Exercise aim
Output the material beneath exactly, leaving nothing out.

▼▼▼

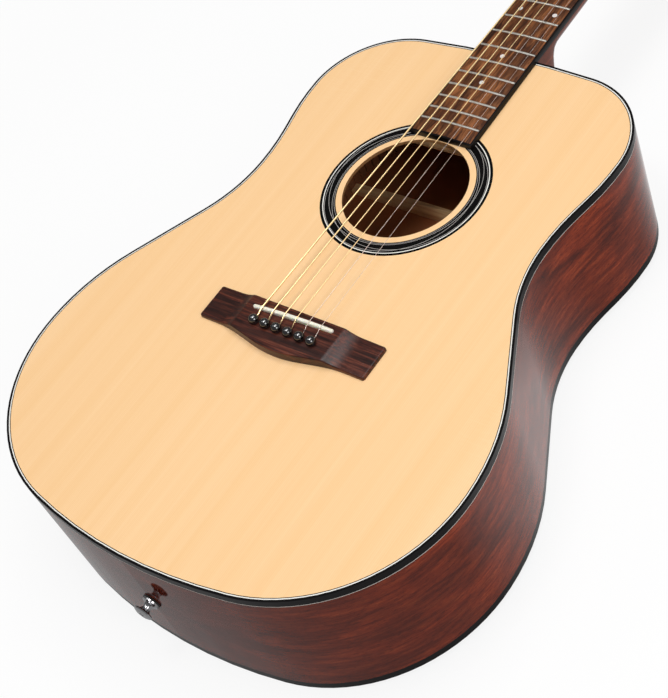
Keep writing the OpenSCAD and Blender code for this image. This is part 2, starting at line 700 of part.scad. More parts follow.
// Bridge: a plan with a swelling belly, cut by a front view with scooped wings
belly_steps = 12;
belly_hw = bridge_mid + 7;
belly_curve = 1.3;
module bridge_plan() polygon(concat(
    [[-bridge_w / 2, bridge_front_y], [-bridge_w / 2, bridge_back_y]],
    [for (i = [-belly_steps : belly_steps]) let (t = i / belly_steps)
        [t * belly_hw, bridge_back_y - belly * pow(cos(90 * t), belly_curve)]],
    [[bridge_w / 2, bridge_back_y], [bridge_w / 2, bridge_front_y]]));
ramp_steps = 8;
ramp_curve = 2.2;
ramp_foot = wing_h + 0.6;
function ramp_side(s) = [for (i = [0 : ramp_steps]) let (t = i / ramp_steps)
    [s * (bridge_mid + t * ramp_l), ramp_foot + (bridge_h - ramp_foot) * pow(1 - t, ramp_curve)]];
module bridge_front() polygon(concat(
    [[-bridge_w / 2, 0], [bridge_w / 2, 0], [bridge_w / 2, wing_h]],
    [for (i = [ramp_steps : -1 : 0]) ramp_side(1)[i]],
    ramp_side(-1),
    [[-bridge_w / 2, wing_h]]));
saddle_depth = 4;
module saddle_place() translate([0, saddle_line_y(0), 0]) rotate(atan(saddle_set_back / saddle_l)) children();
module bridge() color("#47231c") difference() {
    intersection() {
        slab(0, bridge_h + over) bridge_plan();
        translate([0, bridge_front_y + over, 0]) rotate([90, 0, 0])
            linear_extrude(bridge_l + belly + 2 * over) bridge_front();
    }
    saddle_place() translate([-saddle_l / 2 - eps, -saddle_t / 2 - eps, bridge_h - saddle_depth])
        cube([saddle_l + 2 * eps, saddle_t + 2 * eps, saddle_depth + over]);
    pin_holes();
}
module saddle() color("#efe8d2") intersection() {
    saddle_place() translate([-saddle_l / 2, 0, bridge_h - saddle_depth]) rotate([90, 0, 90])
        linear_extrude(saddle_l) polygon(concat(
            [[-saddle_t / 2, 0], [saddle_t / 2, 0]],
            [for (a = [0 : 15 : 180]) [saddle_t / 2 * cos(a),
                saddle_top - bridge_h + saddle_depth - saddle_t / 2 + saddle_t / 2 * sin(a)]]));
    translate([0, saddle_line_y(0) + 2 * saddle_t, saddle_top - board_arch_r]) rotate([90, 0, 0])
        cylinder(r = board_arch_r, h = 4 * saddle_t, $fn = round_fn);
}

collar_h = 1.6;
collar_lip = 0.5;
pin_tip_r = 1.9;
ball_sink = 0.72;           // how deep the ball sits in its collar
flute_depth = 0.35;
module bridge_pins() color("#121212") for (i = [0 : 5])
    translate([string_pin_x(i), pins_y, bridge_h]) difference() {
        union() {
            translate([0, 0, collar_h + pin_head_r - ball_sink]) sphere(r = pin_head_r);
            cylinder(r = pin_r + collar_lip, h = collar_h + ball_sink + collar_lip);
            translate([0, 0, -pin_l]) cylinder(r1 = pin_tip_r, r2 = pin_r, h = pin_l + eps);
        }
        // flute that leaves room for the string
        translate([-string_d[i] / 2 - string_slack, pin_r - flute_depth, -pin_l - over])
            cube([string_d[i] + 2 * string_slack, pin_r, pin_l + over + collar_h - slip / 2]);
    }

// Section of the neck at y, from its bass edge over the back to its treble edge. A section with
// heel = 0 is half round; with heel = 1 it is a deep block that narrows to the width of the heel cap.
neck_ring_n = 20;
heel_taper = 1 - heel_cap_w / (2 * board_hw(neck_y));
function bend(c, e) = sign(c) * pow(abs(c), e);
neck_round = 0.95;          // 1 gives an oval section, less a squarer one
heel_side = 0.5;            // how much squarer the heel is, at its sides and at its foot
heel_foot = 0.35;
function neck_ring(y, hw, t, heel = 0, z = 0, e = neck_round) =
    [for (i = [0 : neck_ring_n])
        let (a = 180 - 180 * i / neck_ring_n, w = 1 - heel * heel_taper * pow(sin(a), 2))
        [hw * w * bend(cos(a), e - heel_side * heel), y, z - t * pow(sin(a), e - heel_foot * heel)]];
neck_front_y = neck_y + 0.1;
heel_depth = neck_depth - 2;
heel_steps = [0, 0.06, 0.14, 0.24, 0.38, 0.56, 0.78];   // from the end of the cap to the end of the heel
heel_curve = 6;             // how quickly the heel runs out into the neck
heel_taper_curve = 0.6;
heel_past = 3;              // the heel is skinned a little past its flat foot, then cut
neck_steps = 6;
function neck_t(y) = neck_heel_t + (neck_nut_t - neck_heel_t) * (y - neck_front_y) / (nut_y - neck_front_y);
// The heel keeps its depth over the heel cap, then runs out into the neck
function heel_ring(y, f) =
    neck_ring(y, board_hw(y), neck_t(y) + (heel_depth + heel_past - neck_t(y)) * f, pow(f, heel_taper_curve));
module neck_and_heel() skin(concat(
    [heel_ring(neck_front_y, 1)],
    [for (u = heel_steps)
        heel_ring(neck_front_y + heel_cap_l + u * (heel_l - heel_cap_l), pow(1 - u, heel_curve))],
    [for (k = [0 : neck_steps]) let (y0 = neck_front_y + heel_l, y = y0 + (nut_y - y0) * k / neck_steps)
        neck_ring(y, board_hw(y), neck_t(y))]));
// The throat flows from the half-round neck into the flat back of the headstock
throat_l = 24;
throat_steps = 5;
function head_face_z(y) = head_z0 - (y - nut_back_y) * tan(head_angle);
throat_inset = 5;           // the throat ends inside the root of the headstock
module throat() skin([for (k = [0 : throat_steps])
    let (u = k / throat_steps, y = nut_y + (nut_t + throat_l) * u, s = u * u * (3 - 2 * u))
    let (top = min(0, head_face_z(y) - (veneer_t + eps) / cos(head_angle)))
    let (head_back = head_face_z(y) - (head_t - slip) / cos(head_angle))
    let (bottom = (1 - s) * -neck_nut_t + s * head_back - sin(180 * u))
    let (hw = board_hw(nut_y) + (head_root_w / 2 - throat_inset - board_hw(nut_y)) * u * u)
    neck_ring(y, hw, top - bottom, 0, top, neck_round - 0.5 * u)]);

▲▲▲

Result of this exercise
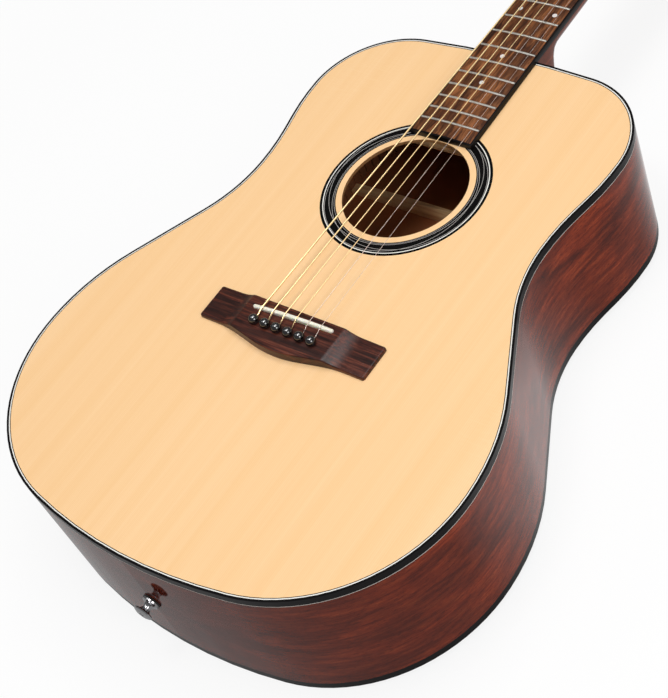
Keep writing the OpenSCAD and Blender code for this image. This is part 2, starting at line 700 of part.scad. More parts follow.
// Bridge: a plan with a swelling belly, cut by a front view with scooped wings
belly_steps = 12;
belly_hw = bridge_mid + 7;
belly_curve = 1.3;
module bridge_plan() polygon(concat(
    [[-bridge_w / 2, bridge_front_y], [-bridge_w / 2, bridge_back_y]],
    [for (i = [-belly_steps : belly_steps]) let (t = i / belly_steps)
        [t * belly_hw, bridge_back_y - belly * pow(cos(90 * t), belly_curve)]],
    [[bridge_w / 2, bridge_back_y], [bridge_w / 2, bridge_front_y]]));
ramp_steps = 8;
ramp_curve = 2.2;
ramp_foot = wing_h + 0.6;
function ramp_side(s) = [for (i = [0 : ramp_steps]) let (t = i / ramp_steps)
    [s * (bridge_mid + t * ramp_l), ramp_foot + (bridge_h - ramp_foot) * pow(1 - t, ramp_curve)]];
module bridge_front() polygon(concat(
    [[-bridge_w / 2, 0], [bridge_w / 2, 0], [bridge_w / 2, wing_h]],
    [for (i = [ramp_steps : -1 : 0]) ramp_side(1)[i]],
    ramp_side(-1),
    [[-bridge_w / 2, wing_h]]));
saddle_depth = 4;
module saddle_place() translate([0, saddle_line_y(0), 0]) rotate(atan(saddle_set_back / saddle_l)) children();
module bridge() color("#47231c") difference() {
    intersection() {
        slab(0, bridge_h + over) bridge_plan();
        translate([0, bridge_front_y + over, 0]) rotate([90, 0, 0])
            linear_extrude(bridge_l + belly + 2 * over) bridge_front();
    }
    saddle_place() translate([-saddle_l / 2 - eps, -saddle_t / 2 - eps, bridge_h - saddle_depth])
        cube([saddle_l + 2 * eps, saddle_t + 2 * eps, saddle_depth + over]);
    pin_holes();
}
module saddle() color("#efe8d2") intersection() {
    saddle_place() translate([-saddle_l / 2, 0, bridge_h - saddle_depth]) rotate([90, 0, 90])
        linear_extrude(saddle_l) polygon(concat(
            [[-saddle_t / 2, 0], [saddle_t / 2, 0]],
            [for (a = [0 : 15 : 180]) [saddle_t / 2 * cos(a),
                saddle_top - bridge_h + saddle_depth - saddle_t / 2 + saddle_t / 2 * sin(a)]]));
    translate([0, saddle_line_y(0) + 2 * saddle_t, saddle_top - board_arch_r]) rotate([90, 0, 0])
        cylinder(r = board_arch_r, h = 4 * saddle_t, $fn = round_fn);
}

collar_h = 1.6;
collar_lip = 0.5;
pin_tip_r = 1.9;
ball_sink = 0.72;           // how deep the ball sits in its collar
flute_depth = 0.35;
module bridge_pins() color("#121212") for (i = [0 : 5])
    translate([string_pin_x(i), pins_y, bridge_h]) difference() {
        union() {
            translate([0, 0, collar_h + pin_head_r - ball_sink]) sphere(r = pin_head_r);
            cylinder(r = pin_r + collar_lip, h = collar_h + ball_sink + collar_lip);
            translate([0, 0, -pin_l]) cylinder(r1 = pin_tip_r, r2 = pin_r, h = pin_l + eps);
        }
        // flute that leaves room for the string
        translate([-string_d[i] / 2 - string_slack, pin_r - flute_depth, -pin_l - over])
            cube([string_d[i] + 2 * string_slack, pin_r, pin_l + over + collar_h - slip / 2]);
    }

// Section of the neck at y, from its bass edge over the back to its treble edge. A section with
// heel = 0 is half round; with heel = 1 it is a deep block that narrows to the width of the heel cap.
neck_ring_n = 20;
heel_taper = 1 - heel_cap_w / (2 * board_hw(neck_y));
function bend(c, e) = sign(c) * pow(abs(c), e);
neck_round = 0.95;          // 1 gives an oval section, less a squarer one
heel_side = 0.5;            // how much squarer the heel is, at its sides and at its foot
heel_foot = 0.35;
function neck_ring(y, hw, t, heel = 0, z = 0, e = neck_round) =
    [for (i = [0 : neck_ring_n])
        let (a = 180 - 180 * i / neck_ring_n, w = 1 - heel * heel_taper * pow(sin(a), 2))
        [hw * w * bend(cos(a), e - heel_side * heel), y, z - t * pow(sin(a), e - heel_foot * heel)]];
neck_front_y = neck_y + 0.1;
heel_depth = neck_depth - 2;
heel_steps = [0, 0.06, 0.14, 0.24, 0.38, 0.56, 0.78];   // from the end of the cap to the end of the heel
heel_curve = 6;             // how quickly the heel runs out into the neck
heel_taper_curve = 0.6;
heel_past = 3;              // the heel is skinned a little past its flat foot, then cut
neck_steps = 6;
function neck_t(y) = neck_heel_t + (neck_nut_t - neck_heel_t) * (y - neck_front_y) / (nut_y - neck_front_y);
// The heel keeps its depth over the heel cap, then runs out into the neck
function heel_ring(y, f) =
    neck_ring(y, board_hw(y), neck_t(y) + (heel_depth + heel_past - neck_t(y)) * f, pow(f, heel_taper_curve));
module neck_and_heel() skin(concat(
    [heel_ring(neck_front_y, 1)],
    [for (u = heel_steps)
        heel_ring(neck_front_y + heel_cap_l + u * (heel_l - heel_cap_l), pow(1 - u, heel_curve))],
    [for (k = [0 : neck_steps]) let (y0 = neck_front_y + heel_l, y = y0 + (nut_y - y0) * k / neck_steps)
        neck_ring(y, board_hw(y), neck_t(y))]));
// The throat flows from the half-round neck into the flat back of the headstock
throat_l = 24;
throat_steps = 5;
function head_face_z(y) = head_z0 - (y - nut_back_y) * tan(head_angle);
throat_inset = 5;           // the throat ends inside the root of the headstock
module throat() skin([for (k = [0 : throat_steps])
    let (u = k / throat_steps, y = nut_y + (nut_t + throat_l) * u, s = u * u * (3 - 2 * u))
    let (top = min(0, head_face_z(y) - (veneer_t + eps) / cos(head_angle)))
    let (head_back = head_face_z(y) - (head_t - slip) / cos(head_angle))
    let (bottom = (1 - s) * -neck_nut_t + s * head_back - sin(180 * u))
    let (hw = board_hw(nut_y) + (head_root_w / 2 - throat_inset - board_hw(nut_y)) * u * u)
    neck_ring(y, hw, top - bottom, 0, top, neck_round - 0.5 * u)]);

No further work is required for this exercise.